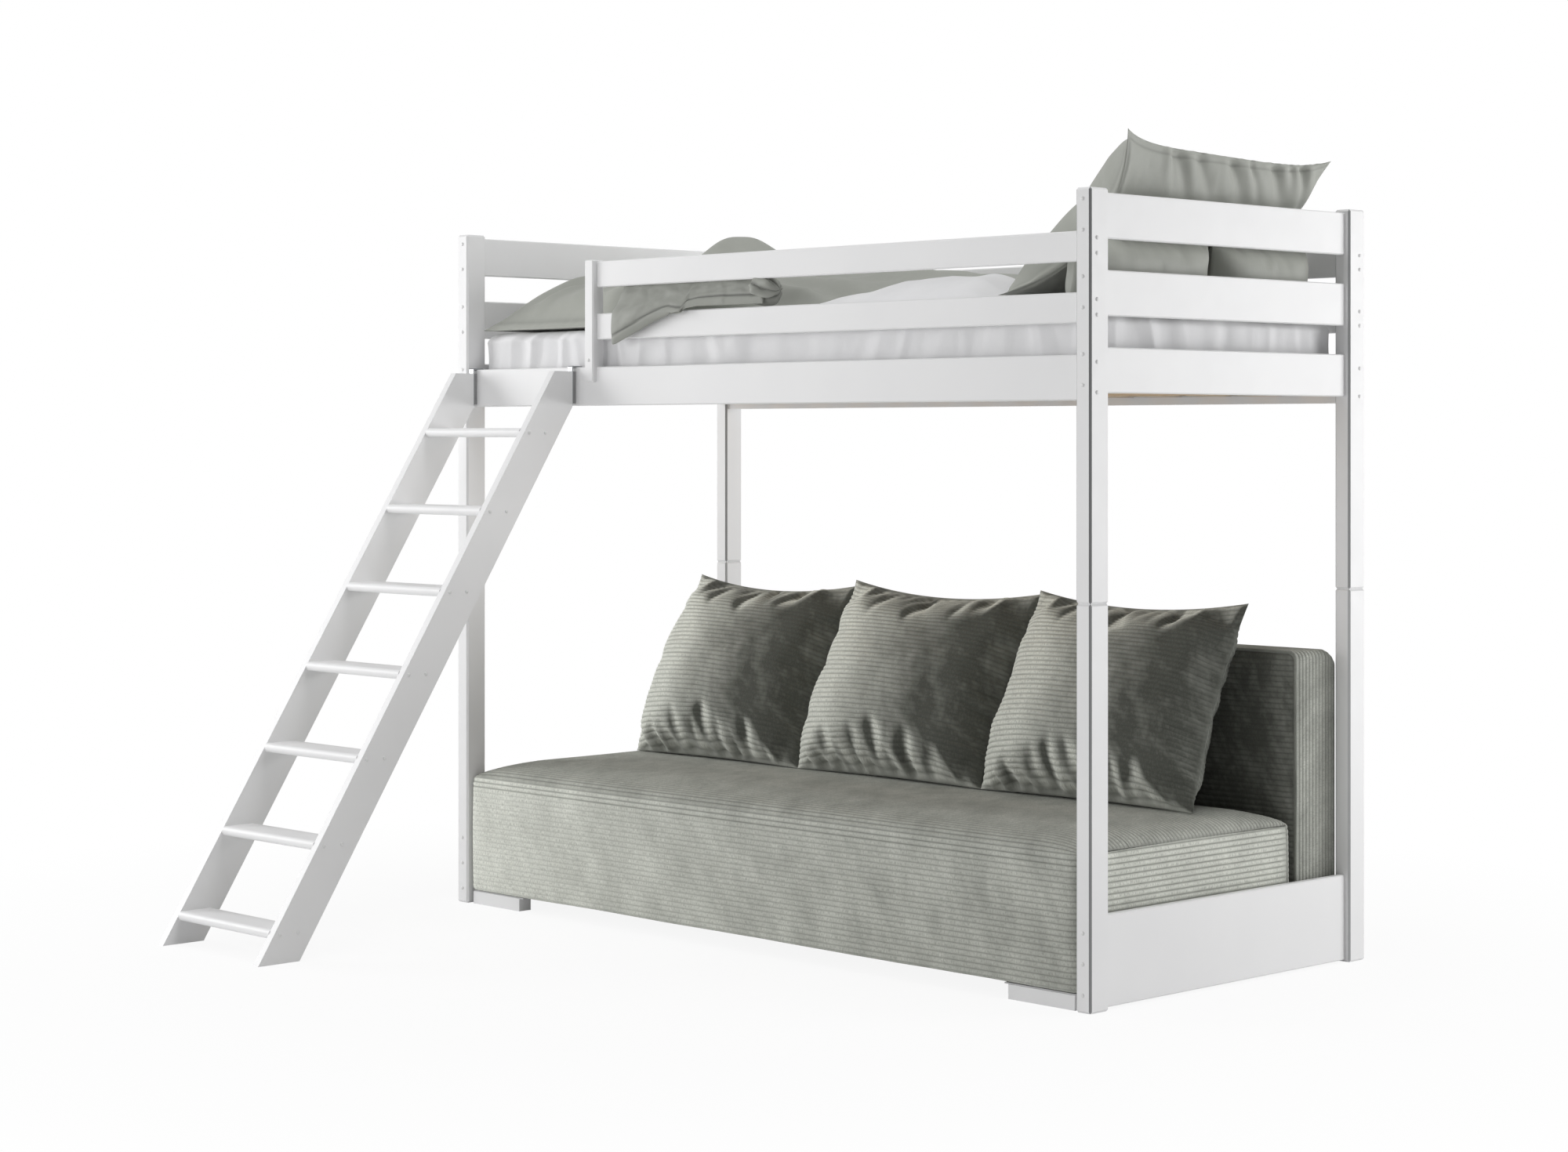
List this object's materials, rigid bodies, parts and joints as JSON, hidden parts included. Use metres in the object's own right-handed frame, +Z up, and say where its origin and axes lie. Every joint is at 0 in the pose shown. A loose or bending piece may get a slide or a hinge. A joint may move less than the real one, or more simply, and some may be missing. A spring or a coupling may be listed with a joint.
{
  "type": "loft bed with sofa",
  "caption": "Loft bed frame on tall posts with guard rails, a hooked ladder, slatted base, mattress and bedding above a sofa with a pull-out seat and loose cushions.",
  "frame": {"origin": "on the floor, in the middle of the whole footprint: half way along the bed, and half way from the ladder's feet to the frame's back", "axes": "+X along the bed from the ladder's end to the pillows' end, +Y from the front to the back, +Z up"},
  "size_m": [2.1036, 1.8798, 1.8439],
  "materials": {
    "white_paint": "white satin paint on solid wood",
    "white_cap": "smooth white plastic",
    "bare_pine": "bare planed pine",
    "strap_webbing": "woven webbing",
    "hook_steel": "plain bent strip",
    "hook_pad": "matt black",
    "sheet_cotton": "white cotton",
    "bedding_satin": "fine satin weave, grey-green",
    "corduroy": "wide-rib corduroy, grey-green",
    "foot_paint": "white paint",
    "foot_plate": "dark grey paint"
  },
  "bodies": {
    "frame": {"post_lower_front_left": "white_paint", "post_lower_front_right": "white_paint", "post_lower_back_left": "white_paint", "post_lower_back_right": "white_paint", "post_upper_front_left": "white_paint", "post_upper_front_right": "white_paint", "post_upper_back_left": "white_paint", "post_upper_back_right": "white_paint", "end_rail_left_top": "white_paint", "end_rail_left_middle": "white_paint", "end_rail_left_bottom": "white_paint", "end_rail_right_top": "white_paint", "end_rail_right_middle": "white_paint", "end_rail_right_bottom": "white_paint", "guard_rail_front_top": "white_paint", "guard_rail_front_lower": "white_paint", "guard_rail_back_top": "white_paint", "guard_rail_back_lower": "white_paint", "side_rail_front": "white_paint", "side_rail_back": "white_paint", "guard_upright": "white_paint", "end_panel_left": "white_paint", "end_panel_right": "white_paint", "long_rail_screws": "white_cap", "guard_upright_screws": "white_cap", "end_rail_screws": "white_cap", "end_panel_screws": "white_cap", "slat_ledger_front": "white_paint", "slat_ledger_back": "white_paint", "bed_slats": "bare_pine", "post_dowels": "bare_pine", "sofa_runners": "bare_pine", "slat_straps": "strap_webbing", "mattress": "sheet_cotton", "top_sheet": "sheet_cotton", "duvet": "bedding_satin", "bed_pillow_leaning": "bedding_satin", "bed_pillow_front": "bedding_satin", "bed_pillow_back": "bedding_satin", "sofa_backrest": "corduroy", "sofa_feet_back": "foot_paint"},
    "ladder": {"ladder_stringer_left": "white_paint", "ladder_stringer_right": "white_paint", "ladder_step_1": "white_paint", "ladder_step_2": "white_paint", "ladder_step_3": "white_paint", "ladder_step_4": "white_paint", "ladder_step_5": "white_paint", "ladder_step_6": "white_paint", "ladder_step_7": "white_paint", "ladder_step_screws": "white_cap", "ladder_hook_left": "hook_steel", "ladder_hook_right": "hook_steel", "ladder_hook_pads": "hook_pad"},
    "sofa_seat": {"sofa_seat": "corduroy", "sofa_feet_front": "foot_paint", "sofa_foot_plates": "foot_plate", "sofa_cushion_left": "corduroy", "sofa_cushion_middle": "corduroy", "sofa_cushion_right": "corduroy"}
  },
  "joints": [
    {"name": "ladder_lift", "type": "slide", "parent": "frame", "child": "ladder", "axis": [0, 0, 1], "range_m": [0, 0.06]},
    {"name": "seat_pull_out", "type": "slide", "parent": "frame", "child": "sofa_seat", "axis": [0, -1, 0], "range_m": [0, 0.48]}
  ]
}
________________________
> [THE PROBLEM]: Reproduce the entire listing word for word.

> [RESULT BELOW]:
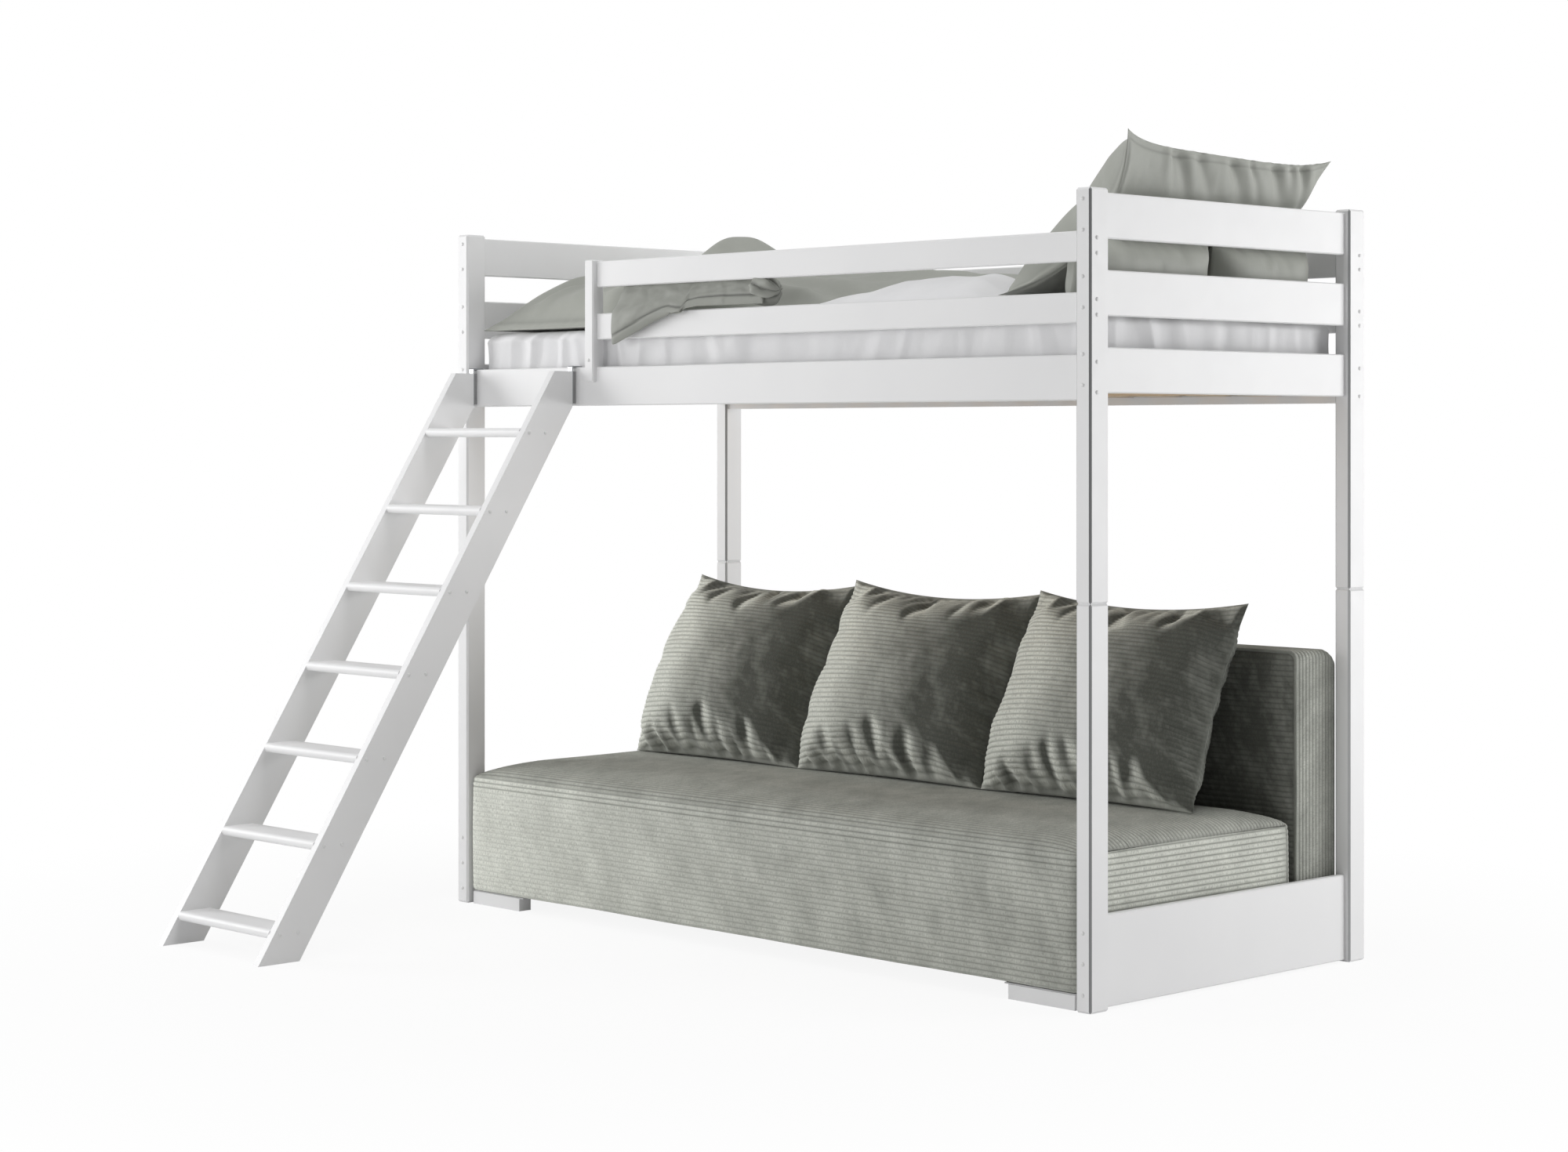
List this object's materials, rigid bodies, parts and joints as JSON, hidden parts included. Use metres in the object's own right-handed frame, +Z up, and say where its origin and axes lie. Every joint is at 0 in the pose shown. A loose or bending piece may get a slide or a hinge. A joint may move less than the real one, or more simply, and some may be missing. A spring or a coupling may be listed with a joint.
{
  "type": "loft bed with sofa",
  "caption": "Loft bed frame on tall posts with guard rails, a hooked ladder, slatted base, mattress and bedding above a sofa with a pull-out seat and loose cushions.",
  "frame": {"origin": "on the floor, in the middle of the whole footprint: half way along the bed, and half way from the ladder's feet to the frame's back", "axes": "+X along the bed from the ladder's end to the pillows' end, +Y from the front to the back, +Z up"},
  "size_m": [2.1036, 1.8798, 1.8439],
  "materials": {
    "white_paint": "white satin paint on solid wood",
    "white_cap": "smooth white plastic",
    "bare_pine": "bare planed pine",
    "strap_webbing": "woven webbing",
    "hook_steel": "plain bent strip",
    "hook_pad": "matt black",
    "sheet_cotton": "white cotton",
    "bedding_satin": "fine satin weave, grey-green",
    "corduroy": "wide-rib corduroy, grey-green",
    "foot_paint": "white paint",
    "foot_plate": "dark grey paint"
  },
  "bodies": {
    "frame": {"post_lower_front_left": "white_paint", "post_lower_front_right": "white_paint", "post_lower_back_left": "white_paint", "post_lower_back_right": "white_paint", "post_upper_front_left": "white_paint", "post_upper_front_right": "white_paint", "post_upper_back_left": "white_paint", "post_upper_back_right": "white_paint", "end_rail_left_top": "white_paint", "end_rail_left_middle": "white_paint", "end_rail_left_bottom": "white_paint", "end_rail_right_top": "white_paint", "end_rail_right_middle": "white_paint", "end_rail_right_bottom": "white_paint", "guard_rail_front_top": "white_paint", "guard_rail_front_lower": "white_paint", "guard_rail_back_top": "white_paint", "guard_rail_back_lower": "white_paint", "side_rail_front": "white_paint", "side_rail_back": "white_paint", "guard_upright": "white_paint", "end_panel_left": "white_paint", "end_panel_right": "white_paint", "long_rail_screws": "white_cap", "guard_upright_screws": "white_cap", "end_rail_screws": "white_cap", "end_panel_screws": "white_cap", "slat_ledger_front": "white_paint", "slat_ledger_back": "white_paint", "bed_slats": "bare_pine", "post_dowels": "bare_pine", "sofa_runners": "bare_pine", "slat_straps": "strap_webbing", "mattress": "sheet_cotton", "top_sheet": "sheet_cotton", "duvet": "bedding_satin", "bed_pillow_leaning": "bedding_satin", "bed_pillow_front": "bedding_satin", "bed_pillow_back": "bedding_satin", "sofa_backrest": "corduroy", "sofa_feet_back": "foot_paint"},
    "ladder": {"ladder_stringer_left": "white_paint", "ladder_stringer_right": "white_paint", "ladder_step_1": "white_paint", "ladder_step_2": "white_paint", "ladder_step_3": "white_paint", "ladder_step_4": "white_paint", "ladder_step_5": "white_paint", "ladder_step_6": "white_paint", "ladder_step_7": "white_paint", "ladder_step_screws": "white_cap", "ladder_hook_left": "hook_steel", "ladder_hook_right": "hook_steel", "ladder_hook_pads": "hook_pad"},
    "sofa_seat": {"sofa_seat": "corduroy", "sofa_feet_front": "foot_paint", "sofa_foot_plates": "foot_plate", "sofa_cushion_left": "corduroy", "sofa_cushion_middle": "corduroy", "sofa_cushion_right": "corduroy"}
  },
  "joints": [
    {"name": "ladder_lift", "type": "slide", "parent": "frame", "child": "ladder", "axis": [0, 0, 1], "range_m": [0, 0.06]},
    {"name": "seat_pull_out", "type": "slide", "parent": "frame", "child": "sofa_seat", "axis": [0, -1, 0], "range_m": [0, 0.48]}
  ]
}